1 - Predicting article length from initial content
This section relates to content from the week 1 lecture and the week 2 lab. In this section, you will implement training and evaluation of a linear model (as seen in the week 2 lab) to predict the length of a wikipedia article from its first 100 words. You will represent the text using a Bag of Words model (as seen in the week 1 lecture).
1.1 Word Mapping [2pt]
In the code block below, write code to go through the training data and for any word that occurs at least 10 times: Assign it a unique ID (consecutive, starting at 0) Place it in a dictionary that maps from the word to the ID
1.2 Data to Bag-of-Words Tensors [2pt]
In the code block below, write code to prepare the data in PyTorch tensors. The text should be converted to a bag of words (ie., a vector the length of the vocabulary in the mapping in the previous step, with counts of the words in the text).
1.3 Model Creation [2pt]
Construct a linear model with an SGD optimiser (we recommend a learning rate of 1e-4 ) and mean squared error as the loss.
1.4 Training [2pt]
Write a loop to train your model for 100 epochs, printing performance on the dev set every 10 epochs.
1.1 Measure Accuracy [2pt] In the code block below, write code to evaluate your model on the test set.
1.2 Analyse the Model [2pt] In the code block below, write code to identify the 50 words with the highest weights and the 50 words with the lowest weights.
2 - Compare Data Storage Methods
This section relates to content from the week 1 lecture and the week 2 lab.
Implement a variant of the model with a sparse vector for your input bag of words (See https://pytorch.org/docs/stable/sparse.html for how to switch a vector to be sparse). Use the default sparse vector type (COO).
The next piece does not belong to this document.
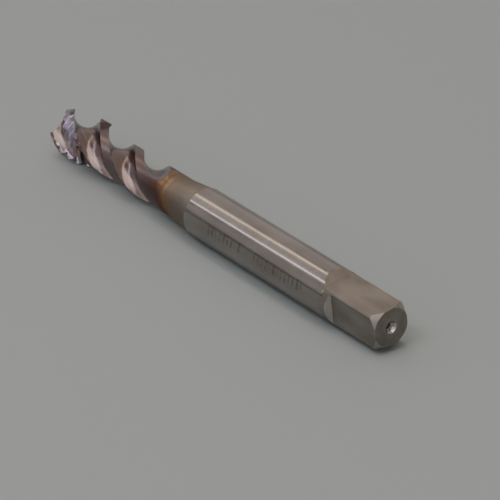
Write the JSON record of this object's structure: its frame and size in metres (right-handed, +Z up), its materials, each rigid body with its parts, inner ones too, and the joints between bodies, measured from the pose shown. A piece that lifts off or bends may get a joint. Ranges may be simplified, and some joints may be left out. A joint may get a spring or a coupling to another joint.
{
  "type": "spiral flute tap",
  "caption": "Machine tap with a right-hand spiral-fluted threaded head, reduced neck, round ground shank and square drive end.",
  "frame": {"origin": "on the surface the tool lies on, below the middle of its length and its axis", "axes": "+X along the tool's axis from the cutting tip to the drive end, +Z up"},
  "size_m": [0.1, 0.01, 0.0101],
  "materials": {
    "coated_high_speed_steel": "ground flutes and thread with a thin bluish-violet hard coating",
    "heat_tinted_weld": "ground weld with straw to purple heat tint",
    "ground_shank_steel": "cylindrically ground steel, warm grey, with fine rings round the axis"
  },
  "bodies": {
    "root": {"cutting_head": "coated_high_speed_steel", "weld_seam": "heat_tinted_weld", "drive_shank": "ground_shank_steel"}
  },
  "joints": []
}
2.1 Training and Test Speed [2pt]
Compare the time it takes to train and test the new model with the time it takes to train and test the old model. You can time the execution of a line of code using %time . See this guide for more on timing.
3 - Switch to Word Embeddings
This section relates to content from the week 2 lecture and the week 3 lab. In this section, you will implement a model based on word2vec.
- Use word2vec to learn embeddings for the words in your data.
- Represent each input document as the average of the word vectors for the words it contains.
- Train a linear regression model.
3.1 Accuracy [1pt]
Calculate the accuracy of your model.
3.2 Speed [1pt]
Calcualte how long it takes your model to be evaluated.
4 - Open-Ended Improvement
This section relates to content from the week 1, 2, and 3 lectures and the week 1, 2, and 3 labs. This section is an open-ended opportunity to find ways to make your model more accurate and/or faster (e.g., use WordNet to generalise words, try different word features, other optimisers, etc). We encourage you to try several ideas to provide scope for comparisons. If none of your ideas work you can still get full marks for this section. You just need to justify the ideas and discuss why they may not have improved performance.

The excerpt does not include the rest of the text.